Ursprünglich wollte ich an dieser Stelle das Spiel des Berliner AK gegen Cottbus II. besingen. Ich erwartete einen neuen Zuschauerrekord im Poststadion und wurde, wie wenige Andere, von Väterchen Frost bitter enttäuscht. Laut Ratzeburger Bauernlümmelkalender dürfen wir noch weitere sechs Wochen die ganz dicken Unterbuchsen frequentieren. Der Minuswind feilt uns das Haupthaar und die böse Eisfee martert uns mit Manöver Schneeflocke. Der Dauereinsatz auf den Plätzen der unteren Spielklassen wird mir verwehrt.

Aus Trotz blieb ich Montag in Mitte und rutschte auf eigene Gefahr übers Eis im Berolinastadion. Ein frecher Muskel im hinteren Bereich meines Elfenleibs zeigte sich wenig amüsiert und vereitelte meine Turnübungen. Der Teufel hat den Winter erfunden, um uns braven Fußballleut die Seele schwer zu machen. Ich und sechs Dutzend Berliner beim BAK, das wäre ein Erlebnis nach meinem Geschmack! Ich hätte jeden Zuschauer einzeln studieren können und wäre womöglich ins Grübeln geraten, wenn ein Zaubermeister aus dem Lande der Erleuchtung plötzlich vor mir gestanden hätte.

"Zaubermeister!" hätte ich gesagt. "Was führt dich ins geheimnisvolle Hinterland des Fußballs?"

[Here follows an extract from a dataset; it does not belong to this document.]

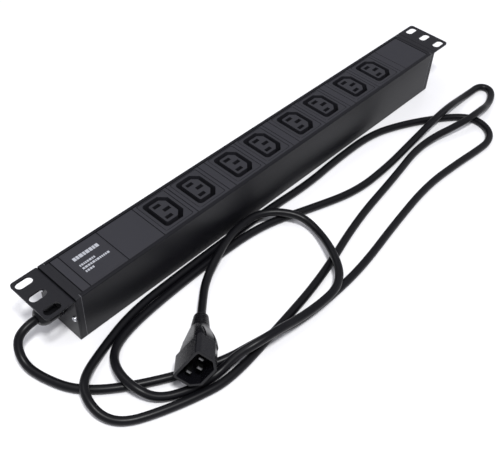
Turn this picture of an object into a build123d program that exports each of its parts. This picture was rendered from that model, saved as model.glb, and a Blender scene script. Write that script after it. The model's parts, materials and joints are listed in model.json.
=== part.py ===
"""Rack power strip: a channel extrusion with snap-in socket modules, rack brackets and a mains lead.

Millimetres. X runs along the strip, Z points out of the sockets, and the origin is the centre of the
strip's back, on the surface that it lies on. The lead leaves the -X end and lies in loose loops on the
-Y side.
"""

import os
from math import pi, radians, tan

from build123d import *

os.makedirs("parts", exist_ok=True)

# ---------------------------------------------------------------- driving dimensions

RACK_WIDTH = 482.6          # over both brackets, 19 inch
SLOT_SPACING_X = 465.1      # rack hole columns
SLOT_SPACING_Y = 15.875     # rack hole pitch, a third of a height unit
SLOT_LENGTH, SLOT_WIDTH = 13.5, 6.9

BODY_WIDTH = 43.7
BODY_HEIGHT = 44.4
PROFILE_LENGTH = 425.6
CAP_LENGTH = 4.2            # collar of an end cap, outside the profile
CAP_WALL = 2.0
WALL = 1.6
LIP_INNER_Y = 19.0          # half the opening between the lips
LEDGE_INNER_Y = 17.6        # half the opening between the ledges that carry the modules
LEDGE_THICK = 1.5
EDGE_R = 1.0
SCREW_Y, SCREW_Z = 19.0, 23.0
SCREW_CHANNEL_R = 2.5
SCREW_R = 1.45

BRACKET_THICK = 1.5
BRACKET_TOP = 44.0
BRACKET_BOTTOM = 0.6
EAR_WIDTH = 43.4
EAR_CORNER_R = 3.0
BEND_R = 2.5
SCREW_HEAD_R, SCREW_HEAD_H, SCREW_LENGTH = 2.2, 1.6, 14.0
CROSS_WIDTH, CROSS_TURN = 0.6, 30   # cross recess of a screw

MODULE_PITCH = 34.69        # sockets, blanks and the label panel
FILLER_PITCH = 7.36         # narrow strips between the socket pairs
SEAM = 0.5
ROW_START = -208.92
PLATE_WIDTH = 37.4
PLATE_THICK = 2.6
PLATE_TOP = 44.1
PLATE_EDGE = 0.25           # bevel round the top of a plate and of an insert
SKIRT_DEPTH = 9.0
SKIRT_Y = 17.4              # outer face of a module's snap-in skirts
SKIRT_THICK = 1.1
SKIRT_MARGIN = 1.5          # a skirt stops short of its plate's ends

LABEL_LENGTH, LABEL_WIDTH, LABEL_R, LABEL_THICK = 32.2, 35.2, 0.6, 0.25
LABEL_FIT = 0.05            # clearance round the label in its recess

SOCKET_Y = 0.6              # the sockets sit a little behind the middle line
INSERT_X, INSERT_Y, INSERT_R = 27.4, 34.1, 1.5
INSERT_BODY_X, INSERT_BODY_Y = 25.4, 31.0
INSERT_FLANGE = 1.3
FIT = 0.1                   # clearance round a fitted piece
WINDOW_GAP = 0.4            # clearance round an insert
INSERT_BOTTOM = 25.7
GROOVE_X, GROOVE_Y, GROOVE_CUT, GROOVE_R = 22.3, 29.6, 6.0, 3.5
ISLAND_X, ISLAND_Y, ISLAND_CUT, ISLAND_R = 14.6, 21.9, 4.0, 1.6
GROOVE_DEPTH = 16.5
CONTACT_SLOT_X, CONTACT_SLOT_Y = 6.6, 3.3
PIN_OFFSET_X = 2.0          # line and neutral towards -X, earth towards +X
PIN_OFFSET_Y = 7.0

BUSBAR_WIDTH, BUSBAR_THICK = 4.6, 1.0
BUSBAR_Z = 22.5
BUSBAR_START, BUSBAR_END = -152.0, 166.0
LEAF_X, LEAF_THICK, LEAF_TOP = 5.0, 0.35, 37.0
LEAF_Y = 1.05               # each leaf's distance from its pin's middle
CARRIER_WIDTH, CARRIER_WALL, RIB_WIDTH, RIB_TOP = 28.0, 2.0, 1.6, 25.2
CARRIER_START, CARRIER_END = -146.0, 172.0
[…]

Der Zaubermeister hätte mich verschwörerisch beäugt. Dann hätte er seinen rechten Zeigefinger vor seinen Mund gehoben. Ich hätte mich viele, viele Stunden mit diesem Fingerzeig beschäftigt, ich wäre darüber verzweifelt. Denn ich hätte ihn als guter Kolumnist für den geliebten Leser ja irgendwie aufbewahren und einpacken müssen. Geliebter Leser, schauen wir weit ins Land hinein, sehen wir nicht überall friedliebende Herthaner und Unioner.

Wem gehört der Fußball? Manche Ultras glauben, er gehört ihnen.

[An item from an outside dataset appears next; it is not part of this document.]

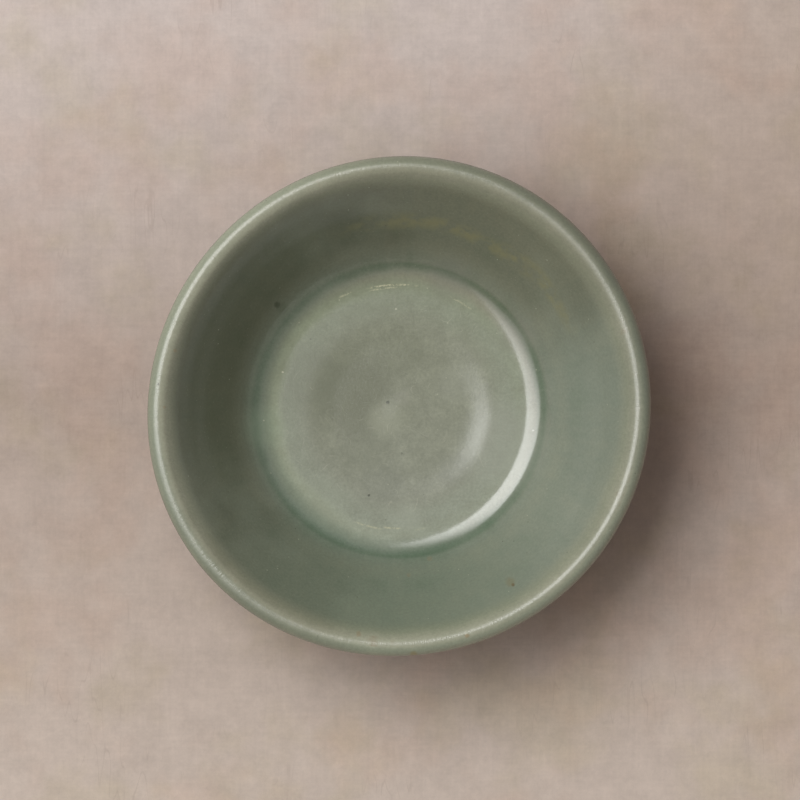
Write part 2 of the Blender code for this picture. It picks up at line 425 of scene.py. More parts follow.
def lip_thinning(radius):
    """How far the glaze has drawn back from the lip, from 0 to 1: most from its inner shoulder,
    and half as far from its outer edge."""
    drawn_back = smooth_step(56.2 * MM, 60.1 * MM, radius)
    on_outer_edge = smooth_step(62.0 * MM, 63.6 * MM, radius)
    return drawn_back * (1 - 0.5 * on_outer_edge)


def inside_depth(radius):
    """The depth of the glaze on the inside, up to the crest of the lip: what is even all round,
    and what pooled."""
    in_pool = smooth_step(34.8 * MM, 37.6 * MM, radius)
    past_pool = smooth_step(38.2 * MM, 39.8 * MM, radius)
    pool = FLOOR_POOL_DEPTH * in_pool * (1 - past_pool)
    ridge = RIDGE_THINNING * bump_between(39.8 * MM, 46.2 * MM, radius)
    wall = smooth_step(34 * MM, 39 * MM, radius)
    run = WALL_RUN_DEPTH * (1.0 - smooth_step(42 * MM, 58 * MM, radius))
    even = FLOOR_DEPTH * (1 - wall) + (WALL_DEPTH + run) * wall - ridge
    return even - LIP_THINNING * lip_thinning(radius), pool


def outside_depth(radius, height):
    """The same for a point of the outside, from the crest of the lip to the foot."""
    run = OUTSIDE_RUN_DEPTH * (1.0 - smooth_step(7 * MM, 32 * MM, height))
    pool = FOOT_POOL_DEPTH * bump_between(2.6 * MM, 8.5 * MM, height)
    near_lip = smooth_step(38 * MM, 40 * MM, height)
    depth = OUTSIDE_DEPTH + run + pool - OUTSIDE_LIP_THINNING * lip_thinning(radius) * near_lip
    edge = 1.0 - smooth_step(BARE_FOOT_HEIGHT - 0.1 * MM, BARE_FOOT_HEIGHT + 0.5 * MM, height)
    return depth * (1 - edge) + GLAZE_LINE_DEPTH * edge, 0.0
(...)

Im nahen Dresden braut sich ein rechtes Süppchen zusammen. Wobei ich in Sachsen nicht falsch verstanden werden möchte. Es geht nicht um die politische Einstellung einiger Fans. Der Auftritt in Kaiserslautern wird das schmale Grüppchen eurer Freunde bei DFB und DFL noch mehr ausgedünnt haben. Für die gute Sache kämpfen. Klar ist es das Vorrecht der Jugend, dagegen zu sein. Aber warum man aus Trotz  unbedingt den eigenen Verein gegen den Baum fahren muss, ist mir unverständlich. Wollt ihr italienische Verhältnisse, um endlich als entrechtete Elite aller Fans ganz oben am Kreuz zu baumeln? Von Innenminister Hans-Peter Friedrich persönlich angenagelt? Gut frisiert, versteht sich. Und den Kragen des Windbreakers verwegen hochgestellt, in den blutenden Händen den letzten Bengalo dieser Welt zündend. Wenn die Gondeln Trauer tragen und der Fußball begraben wird.

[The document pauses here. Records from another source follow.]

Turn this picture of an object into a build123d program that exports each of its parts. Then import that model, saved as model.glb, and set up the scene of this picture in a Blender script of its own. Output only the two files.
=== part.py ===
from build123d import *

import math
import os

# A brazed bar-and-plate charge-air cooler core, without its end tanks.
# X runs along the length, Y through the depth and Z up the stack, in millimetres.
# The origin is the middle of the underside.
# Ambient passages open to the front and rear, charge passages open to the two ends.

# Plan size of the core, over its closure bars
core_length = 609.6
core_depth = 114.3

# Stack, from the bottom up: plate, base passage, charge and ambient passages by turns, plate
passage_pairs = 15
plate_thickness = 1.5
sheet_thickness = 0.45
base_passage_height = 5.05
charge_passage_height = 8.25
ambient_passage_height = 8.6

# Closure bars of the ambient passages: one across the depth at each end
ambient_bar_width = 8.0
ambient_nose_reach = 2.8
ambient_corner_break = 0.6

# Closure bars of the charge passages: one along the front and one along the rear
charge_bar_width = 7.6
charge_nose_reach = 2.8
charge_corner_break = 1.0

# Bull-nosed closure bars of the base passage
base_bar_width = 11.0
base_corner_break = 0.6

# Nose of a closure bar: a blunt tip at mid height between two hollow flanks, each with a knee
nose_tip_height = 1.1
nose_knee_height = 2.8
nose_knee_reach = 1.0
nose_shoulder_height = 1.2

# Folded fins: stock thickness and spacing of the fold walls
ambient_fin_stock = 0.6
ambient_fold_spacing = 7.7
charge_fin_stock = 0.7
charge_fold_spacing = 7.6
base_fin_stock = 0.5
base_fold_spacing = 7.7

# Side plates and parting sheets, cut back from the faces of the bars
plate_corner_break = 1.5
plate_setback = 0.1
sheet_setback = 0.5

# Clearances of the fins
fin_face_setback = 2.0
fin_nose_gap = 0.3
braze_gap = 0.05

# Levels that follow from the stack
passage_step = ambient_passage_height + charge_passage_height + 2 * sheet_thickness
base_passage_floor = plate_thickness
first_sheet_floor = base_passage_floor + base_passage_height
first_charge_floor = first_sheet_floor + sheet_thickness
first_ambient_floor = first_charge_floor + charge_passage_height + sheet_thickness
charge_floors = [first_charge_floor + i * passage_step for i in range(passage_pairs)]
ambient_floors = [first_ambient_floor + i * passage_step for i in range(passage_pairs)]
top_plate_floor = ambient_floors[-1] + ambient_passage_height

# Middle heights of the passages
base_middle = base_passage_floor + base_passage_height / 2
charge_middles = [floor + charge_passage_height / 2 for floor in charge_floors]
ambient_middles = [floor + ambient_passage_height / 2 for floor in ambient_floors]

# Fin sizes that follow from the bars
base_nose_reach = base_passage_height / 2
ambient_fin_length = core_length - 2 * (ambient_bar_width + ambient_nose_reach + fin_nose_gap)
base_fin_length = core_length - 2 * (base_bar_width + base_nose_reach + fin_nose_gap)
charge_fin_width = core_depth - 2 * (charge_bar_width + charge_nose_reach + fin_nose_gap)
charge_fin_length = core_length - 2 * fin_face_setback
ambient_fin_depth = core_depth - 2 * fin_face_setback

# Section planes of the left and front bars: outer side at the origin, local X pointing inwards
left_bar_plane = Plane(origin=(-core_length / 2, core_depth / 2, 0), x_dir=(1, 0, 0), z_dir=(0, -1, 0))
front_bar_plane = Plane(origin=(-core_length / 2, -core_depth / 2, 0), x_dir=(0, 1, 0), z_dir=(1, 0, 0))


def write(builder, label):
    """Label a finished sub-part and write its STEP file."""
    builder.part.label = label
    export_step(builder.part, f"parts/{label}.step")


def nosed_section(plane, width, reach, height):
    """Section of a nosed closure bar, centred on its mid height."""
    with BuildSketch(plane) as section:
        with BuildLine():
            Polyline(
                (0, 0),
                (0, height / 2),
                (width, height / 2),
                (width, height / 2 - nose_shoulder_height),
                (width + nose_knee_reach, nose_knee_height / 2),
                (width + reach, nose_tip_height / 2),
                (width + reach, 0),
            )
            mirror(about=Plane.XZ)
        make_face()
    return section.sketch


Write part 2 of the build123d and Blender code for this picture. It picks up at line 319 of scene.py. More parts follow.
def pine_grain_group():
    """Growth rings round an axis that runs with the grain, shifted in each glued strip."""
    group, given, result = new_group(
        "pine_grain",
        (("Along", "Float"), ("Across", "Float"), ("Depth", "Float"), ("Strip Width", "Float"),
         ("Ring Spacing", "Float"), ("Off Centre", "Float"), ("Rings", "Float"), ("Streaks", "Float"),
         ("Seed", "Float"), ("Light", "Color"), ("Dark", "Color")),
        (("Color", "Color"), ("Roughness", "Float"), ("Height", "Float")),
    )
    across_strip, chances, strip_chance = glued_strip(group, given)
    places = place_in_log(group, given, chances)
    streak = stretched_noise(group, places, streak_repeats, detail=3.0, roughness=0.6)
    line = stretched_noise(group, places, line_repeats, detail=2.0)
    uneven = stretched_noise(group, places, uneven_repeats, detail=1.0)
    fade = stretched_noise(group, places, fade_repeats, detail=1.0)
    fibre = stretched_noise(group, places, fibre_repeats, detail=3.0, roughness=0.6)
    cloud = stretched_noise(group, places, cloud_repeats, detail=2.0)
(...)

Am Kreuz baumeln, bunte Lichter und Blut - kommen wir nach Jerusalem, wo einst ein junger Revolutionär für die gute Sache in den Himmel fuhr. Weil der israelische Erstligist und mehrfache Meister Beitar Jerusalem zwei muslimische Spieler verpflichtet hat, haben vermutlich extreme Fans des Klubs ihr Vereinsheim angezündet.

Die dominierende Ultragruppe heißt "La Familia". Wer sich an die Mafia erinnert fühlt, dem sei dieser Zahn schnell gezogen. Ultras garnieren sich gern mit martialischen Namen wie Front, Inferno etc., das ist in erster Linie Pose und ironisierend. Im heimischen Teddy-Stadion, ein Schelm, wer nun an Mister Beans Lieblingstier denkt, geht’s trotzdem hoch her. Gemäßigte Fans gegen antiarabische und antimuslimische Fans. Der Verein gehört Arkady Gaydamak, er hat die zwei Tschetschenen verpflichtet. Der Milliardär will sich von "La Familia" nicht auf der Nase herumtanzen lassen.

"La Familia" gilt als ziemlich rassistisch und gibt sich in ihren Sprechchören  deutlich rechtsextrem. "Kein Einlass für Araber" und "Beitar rein für immer", sind gern intonierte Sprüche. Der Anführer von "La Familia" äußerte sich vor kurzem gegenüber dem amerikanischen Reporter Jeremy Schaap für das ESPN-Format E:60: "Der Klub gehört uns. Solange ich lebe, wird hier kein Araber spielen." 

Nach langem Schweigen hält der Verein nun dagegen und geht gegen die rassistischen Parolen vor. Auch der israelische Verband reagierte und sperrte im letzten Spiel die Osttribüne, den Stammplatz von "La Familia". Zudem protestierten gemäßigte Kräfte für ein buntes und tolerantes Jerusalem. Manchem gefällt die Welt, manchen bricht das Herz dabei.